> DATA LINES
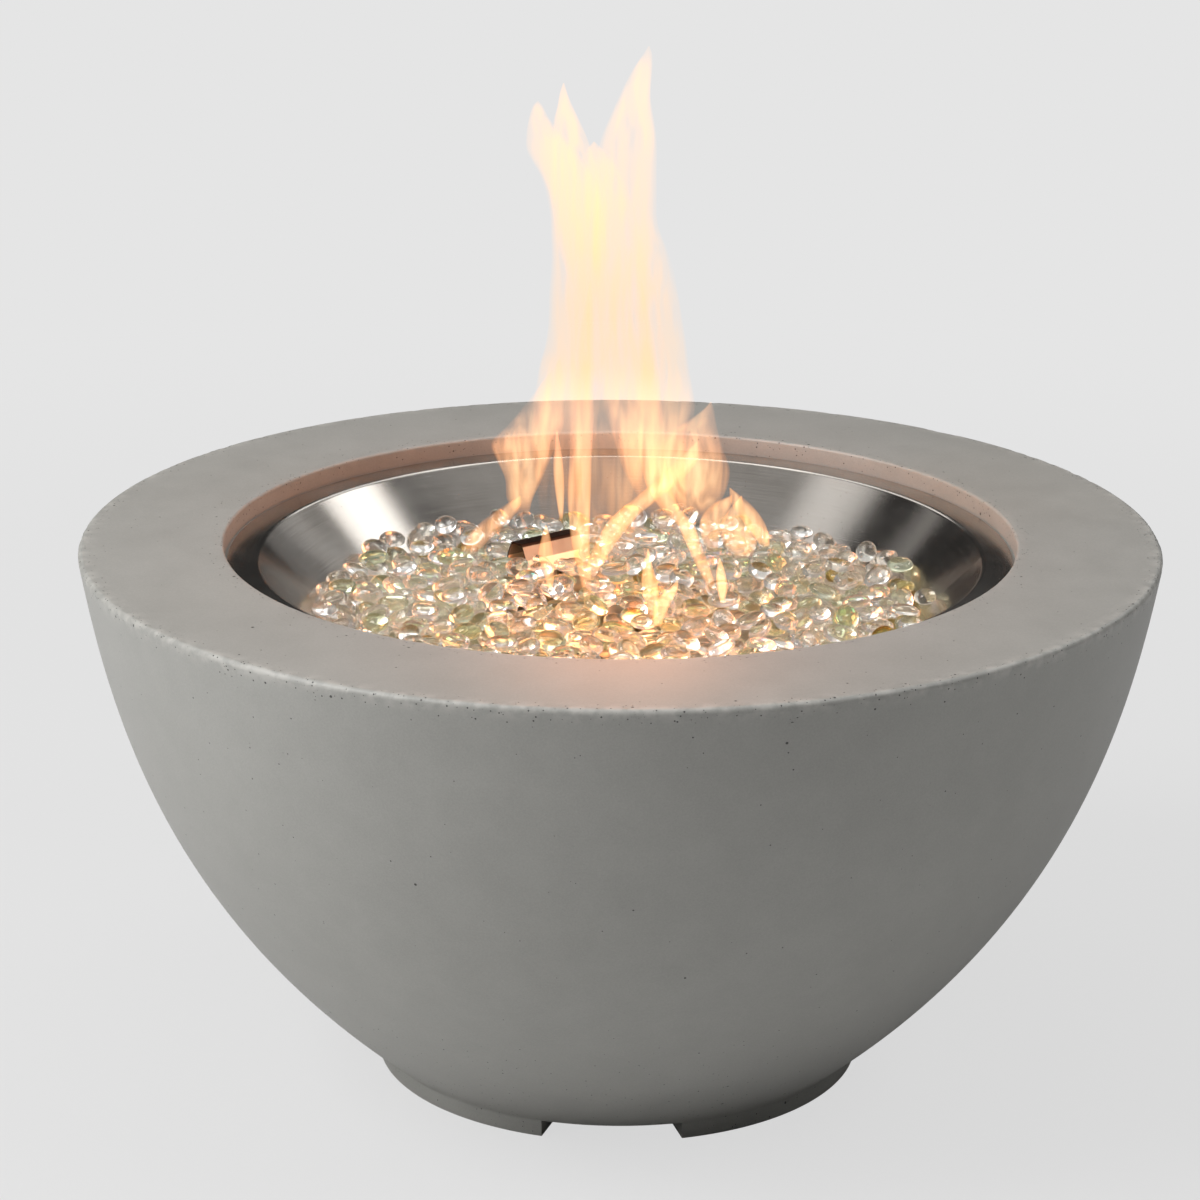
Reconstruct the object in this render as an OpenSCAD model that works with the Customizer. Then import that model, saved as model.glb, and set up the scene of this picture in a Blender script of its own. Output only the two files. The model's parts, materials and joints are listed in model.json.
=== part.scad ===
// Gas fire pit bowl: a cast concrete bowl with a drop-in burner pan and its gas train.
// Millimetres, +Z up. The floor is z = 0, the origin is under the middle of the bowl
// and the front is towards -Y. The control panel is at the back, towards +Y.

/* [Bowl] */
// Outside diameter of the rim
bowl_d = 737; // [700:1:780]
// Height from the floor to the rim
bowl_h = 376; // [360:1:400]
// Thickness of the cast wall
wall = 26; // [22:1:30]
// Lean of the wall from upright at the rim, degrees
rim_lean = 9.6; // [6:0.1:13]
// Upper handle of the wall's curve
rim_pull = 99; // [80:1:120]
// Rise of the wall from level at the foot, degrees
foot_rise = 39.2; // [35:0.1:44]
// Lower handle of the wall's curve
foot_pull = 202; // [180:1:220]
// Width of the flat rim
rim_w = 98; // [92:1:104]
// Thickness of the rim slab
rim_t = 42; // [36:1:48]
// Fillet block between the rim slab and the wall
haunch = 30; // [16:1:40]
// Rounding of the outer rim edge
rim_round = 5; // [2:0.5:8]
// Rounding of the inner rim edge
lip_round = 3; // [1:0.5:5]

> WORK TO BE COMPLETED
Say how many lines hold the word "with", giving the number and nothing else.

> WRITTEN ANSWER
2